Complètement. Ce que je défends aujourd’hui avec la coordination Pas sans nous et avec ce que je fais depuis deux ans à Marseille autour des convergences des initiatives citoyennes, c’est que l’enjeu des engagements est de travailler à la qualité des relations entre les individus dans un collectif et non de travailler à la qualité uniquement des statuts et du cadre donné pour se protéger des relations entre individus. Dans notre société, la loi protège les plus faibles. Quand tu crées une association, tu rédiges des statuts. Quand tu crées un mouvement, tu intègres le fait que les règles doivent te protéger par rapport aux autres adhérents. Tu imagines comment la commission de conflits va traiter les problèmes, comment on va voter… Tu te mets en situation d’avoir un problème alors qu’il n’existe pas. Tu projettes un parcours qui est souvent difficile, par ce que tu as vécu dans d’autres mouvements, parce qu’on a jamais traité cette qualité-là. On renverse le problème. Les questions de qualité professionnelle, c’est une inspiration autour de la médiation, avec un collège de médiateurs. D’autres ont travaillé sur le bilan relationnel. Il y a le bilan moral, le bilan financier et le bilan relationnel. C’est prendre un temps pour s’interroger sur la qualité de nos relations entre individus. Dans beaucoup de mouvements, tu reproduis des phénomènes de domination. Combien de collectifs ont explosé pour ne pas avoir traiter ces questions ? On subit de l’ego, des guerres, des tensions. On ne traite pas suffisamment ces questions.

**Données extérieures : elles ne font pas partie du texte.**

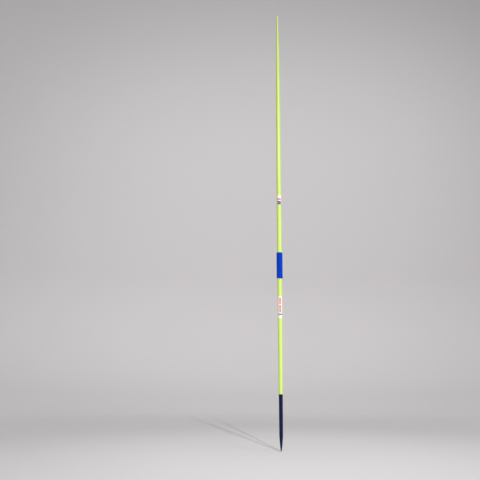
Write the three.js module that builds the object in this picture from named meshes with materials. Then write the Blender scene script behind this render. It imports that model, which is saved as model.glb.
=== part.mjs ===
// A throwing javelin of the 800 gram class, standing upright on its point.
// Millimetres, +Z up. The origin is the very tip of the point, +Z runs up the shaft to the tail, and the
// two stickers face -Y.
//
// From the tip up: a hard steel nose, a light alloy head shell, and a tapered alloy tube in two lengths
// that meet under the cord grip and end in a turned tail tip. A spigot joins the head to the tube, a
// sleeve joins the two lengths of tube, and a brass slug in the head trims the weight and the balance.
import * as THREE from "three";

// Driving sizes along the javelin. Heights are measured up from the tip.
const OVERALL_LENGTH = 2650;
const NOSE_LENGTH = 85;
const HEAD_LENGTH = 311;
const GRIP_MIDDLE = 1047.5;
const GRIP_LENGTH = 155;
const BELLY_BEFORE_GRIP = 20;
const TAIL_TIP_LENGTH = 50;

// Driving diameters of the outer surface.
const NOSE_BASE_DIAMETER = 20.8;
const HEAD_BASE_DIAMETER = 22.4;
const BELLY_DIAMETER = 28;
const TAIL_END_DIAMETER = 8;

// How full the outline is between those diameters: plain powers and shares, with no unit.
const NOSE_POWER = 0.5;
const FRONT_POWER = 1.15;
const TAIL_LATE_POWER = 5.3;
const TAIL_EARLY_SHARE = 0.25;

// Walls of the tubes.
const HEAD_WALL = 1.4;
const SHAFT_WALL = 1.17;

// Clearances: a glue line between a plug and its bore, a film of adhesive under a sticker or tape, the
// seat of the cord on the tape, and the fine groove where two lengths of the outer surface butt together.
const GLUE_GAP = 0.1;
const FILM_GAP = 0.1;
const CORD_SEAT_GAP = 0.3;
const BUTT_GAP = 0.3;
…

Vous n’êtes pas sur un changement de règles du processus démocratique, mais pour avoir le pouvoir, ça doit se passer en interne ?
Totalement. Autre processus qu’on a mis en place, c’est l’élection sans candidat. Dans la coordination Pas sans nous, qui rassemble plusieurs collectifs de quartiers, actuellement, tu as, à l’échelle locale et nationale, deux personnes par collectif de quartiers qui se rassemblent dans une coordination départementale. Ils décident ensemble de ce qu’ils veulent pour cette coordination, surtout l’élection sans candidat permet de fixer quelques responsabilités. Autour de la table, quand il y a suffisamment d’interconnaissances – et c’est un temps indispensable – chacun prend un papier et donne son avis sur la personne qui doit occuper telle fonction. Chacun annonce ses choix de façon transparente et on nomme celui qui a reçu le plus de voix. On demande à la personne si la responsabilité l’intéresse. Ça casse la logique de se porter candidat. Souvent le moteur de la candidature est portée par des choses qui ne relèvent pas de l’intérêt général : l’ego, la valorisation personnelle… Et souvent, l’élection est jouée d’avance. On passe des coups de fil avant. Tout cela génère de la crispation, de la méfiance. On l’a tous vécu 10 fois. Et ça provoque des explosions.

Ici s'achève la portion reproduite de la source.